Elle qui n’aime rien tant que de citer les artistes qui l’ont influencée ou qu’elle aime, tout simplement, rappelle que le 24 mai dernier était le jour du 80e anniversaire de son Bob Dylan « bien aimé ». Et se lance dans une reprise « One Too Many Mornings », l’un des morceaux qui a contribué à le révéler à ses débuts, en 1964, sur l’album The Times They Are a-Changin’. Sonne la fin de cette cérémonie musicale, quasi-hypnotique, qu’on aurait peine de seulement qualifier de concert (comme à chaque fois avec elle, finalement).

La conclusion est toute trouvée avec le mythique « People Have the Power », sorti en 1988 et qui résonne toujours aussi juste. « En écrivant “People Have the Power”, avec Fred, nous pensions aux personnes qui voulaient changer le monde, et qui aidaient les autres, m’a-t-elle confié il y a une dizaine d’années.

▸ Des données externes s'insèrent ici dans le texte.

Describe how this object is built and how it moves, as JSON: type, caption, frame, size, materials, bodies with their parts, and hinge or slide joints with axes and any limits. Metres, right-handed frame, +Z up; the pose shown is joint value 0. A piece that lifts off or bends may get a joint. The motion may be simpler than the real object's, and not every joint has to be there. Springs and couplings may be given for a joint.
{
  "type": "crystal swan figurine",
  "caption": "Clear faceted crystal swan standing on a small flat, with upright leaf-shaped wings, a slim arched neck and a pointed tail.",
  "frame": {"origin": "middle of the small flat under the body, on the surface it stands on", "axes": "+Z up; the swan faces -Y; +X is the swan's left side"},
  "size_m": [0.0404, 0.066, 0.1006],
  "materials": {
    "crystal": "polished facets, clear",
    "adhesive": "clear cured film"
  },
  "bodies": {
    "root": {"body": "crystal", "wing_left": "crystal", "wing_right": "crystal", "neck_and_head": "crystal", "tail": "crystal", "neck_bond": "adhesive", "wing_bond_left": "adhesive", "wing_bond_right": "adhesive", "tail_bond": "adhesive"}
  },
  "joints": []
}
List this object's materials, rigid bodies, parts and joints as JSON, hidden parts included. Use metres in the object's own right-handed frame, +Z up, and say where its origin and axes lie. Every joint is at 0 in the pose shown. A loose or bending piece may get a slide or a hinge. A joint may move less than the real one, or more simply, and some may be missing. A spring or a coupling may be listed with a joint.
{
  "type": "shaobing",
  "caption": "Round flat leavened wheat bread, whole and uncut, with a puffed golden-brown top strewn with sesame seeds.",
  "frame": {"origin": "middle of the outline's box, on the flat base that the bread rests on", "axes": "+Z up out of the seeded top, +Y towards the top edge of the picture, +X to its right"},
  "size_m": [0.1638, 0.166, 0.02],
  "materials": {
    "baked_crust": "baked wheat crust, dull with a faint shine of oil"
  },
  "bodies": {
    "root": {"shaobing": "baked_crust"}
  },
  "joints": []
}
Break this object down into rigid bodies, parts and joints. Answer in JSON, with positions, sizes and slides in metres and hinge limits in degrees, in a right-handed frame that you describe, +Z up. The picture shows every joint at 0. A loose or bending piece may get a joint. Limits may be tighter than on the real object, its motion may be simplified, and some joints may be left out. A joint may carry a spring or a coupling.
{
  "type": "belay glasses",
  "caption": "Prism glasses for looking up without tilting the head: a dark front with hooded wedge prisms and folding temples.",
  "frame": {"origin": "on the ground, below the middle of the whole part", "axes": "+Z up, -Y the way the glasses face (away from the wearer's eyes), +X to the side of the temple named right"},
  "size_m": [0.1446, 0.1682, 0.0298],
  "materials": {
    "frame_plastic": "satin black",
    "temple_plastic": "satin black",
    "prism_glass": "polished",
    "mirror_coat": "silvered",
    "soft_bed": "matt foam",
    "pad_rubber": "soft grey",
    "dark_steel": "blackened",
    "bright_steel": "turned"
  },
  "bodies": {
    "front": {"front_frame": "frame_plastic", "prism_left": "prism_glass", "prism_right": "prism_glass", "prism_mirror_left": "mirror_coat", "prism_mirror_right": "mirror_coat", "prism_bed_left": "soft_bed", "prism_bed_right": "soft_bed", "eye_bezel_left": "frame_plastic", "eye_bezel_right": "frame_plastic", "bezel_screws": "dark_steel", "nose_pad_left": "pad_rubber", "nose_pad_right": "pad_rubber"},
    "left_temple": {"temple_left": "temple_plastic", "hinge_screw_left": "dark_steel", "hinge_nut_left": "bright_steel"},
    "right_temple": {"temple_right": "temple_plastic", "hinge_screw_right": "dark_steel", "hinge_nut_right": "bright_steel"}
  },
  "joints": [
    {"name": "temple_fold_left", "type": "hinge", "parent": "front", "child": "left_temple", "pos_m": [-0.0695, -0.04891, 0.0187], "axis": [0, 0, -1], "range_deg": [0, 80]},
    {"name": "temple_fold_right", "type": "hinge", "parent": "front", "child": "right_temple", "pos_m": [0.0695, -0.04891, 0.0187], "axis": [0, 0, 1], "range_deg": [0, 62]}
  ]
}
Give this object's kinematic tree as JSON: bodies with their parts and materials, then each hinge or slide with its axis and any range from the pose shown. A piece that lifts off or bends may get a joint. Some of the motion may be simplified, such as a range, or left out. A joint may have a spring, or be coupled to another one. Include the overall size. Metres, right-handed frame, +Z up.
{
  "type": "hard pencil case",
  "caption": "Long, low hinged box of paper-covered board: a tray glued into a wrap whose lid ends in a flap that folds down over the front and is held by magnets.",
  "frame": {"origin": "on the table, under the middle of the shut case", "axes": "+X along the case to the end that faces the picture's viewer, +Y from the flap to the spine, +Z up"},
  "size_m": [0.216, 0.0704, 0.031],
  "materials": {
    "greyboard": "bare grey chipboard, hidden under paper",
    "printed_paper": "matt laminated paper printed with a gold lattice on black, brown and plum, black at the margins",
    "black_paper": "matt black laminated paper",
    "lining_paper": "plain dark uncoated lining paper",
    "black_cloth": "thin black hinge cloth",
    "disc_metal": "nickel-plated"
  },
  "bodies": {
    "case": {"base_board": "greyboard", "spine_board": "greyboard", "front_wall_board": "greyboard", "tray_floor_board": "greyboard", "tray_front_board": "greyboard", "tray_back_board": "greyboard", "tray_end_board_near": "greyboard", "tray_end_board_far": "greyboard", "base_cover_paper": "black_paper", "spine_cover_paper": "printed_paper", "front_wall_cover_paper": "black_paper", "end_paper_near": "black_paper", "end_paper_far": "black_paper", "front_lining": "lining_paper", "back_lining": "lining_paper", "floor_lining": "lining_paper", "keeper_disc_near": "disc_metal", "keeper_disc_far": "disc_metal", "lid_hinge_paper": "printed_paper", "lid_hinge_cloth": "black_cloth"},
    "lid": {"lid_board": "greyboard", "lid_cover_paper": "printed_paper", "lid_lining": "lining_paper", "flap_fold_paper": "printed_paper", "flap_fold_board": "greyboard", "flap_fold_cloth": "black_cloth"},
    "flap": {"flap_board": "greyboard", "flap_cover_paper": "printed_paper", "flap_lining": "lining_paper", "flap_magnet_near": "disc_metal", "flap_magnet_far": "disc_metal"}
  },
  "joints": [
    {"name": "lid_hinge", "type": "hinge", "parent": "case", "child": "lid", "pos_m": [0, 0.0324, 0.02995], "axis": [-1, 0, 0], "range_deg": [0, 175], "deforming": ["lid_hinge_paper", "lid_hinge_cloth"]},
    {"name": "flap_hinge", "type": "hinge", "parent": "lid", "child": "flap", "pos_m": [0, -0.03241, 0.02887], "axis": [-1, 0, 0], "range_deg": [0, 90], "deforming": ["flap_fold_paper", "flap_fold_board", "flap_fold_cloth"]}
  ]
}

Tout ce que je peux faire, c’est de partager mon expérience avec les plus jeunes, sans vouloir les guider car j’aurais bien trop peur de contrôler leur chemin, mais en les conseillant du mieux que je le peux. » Lorsque les dernières notes se disperse sous la coupole, elle remercie, fidèle à sa sollicitude, tous ceux qui l’entourent, embrasse du regard ses enfants, et s’en va, tout simplement. Tandis qu’elle s’en retourne arpenter la crypte, la poignée de spectateurs, saisis par sa générosité, doivent aussi rapidement quitter les lieux – le Panthéon ne peut s’autoriser de trop longue parenthèse rock’n’roll.

Le concert de Patti Smith au Panthéon sera diffusé le 26 novembre à 20 heures sur FIP.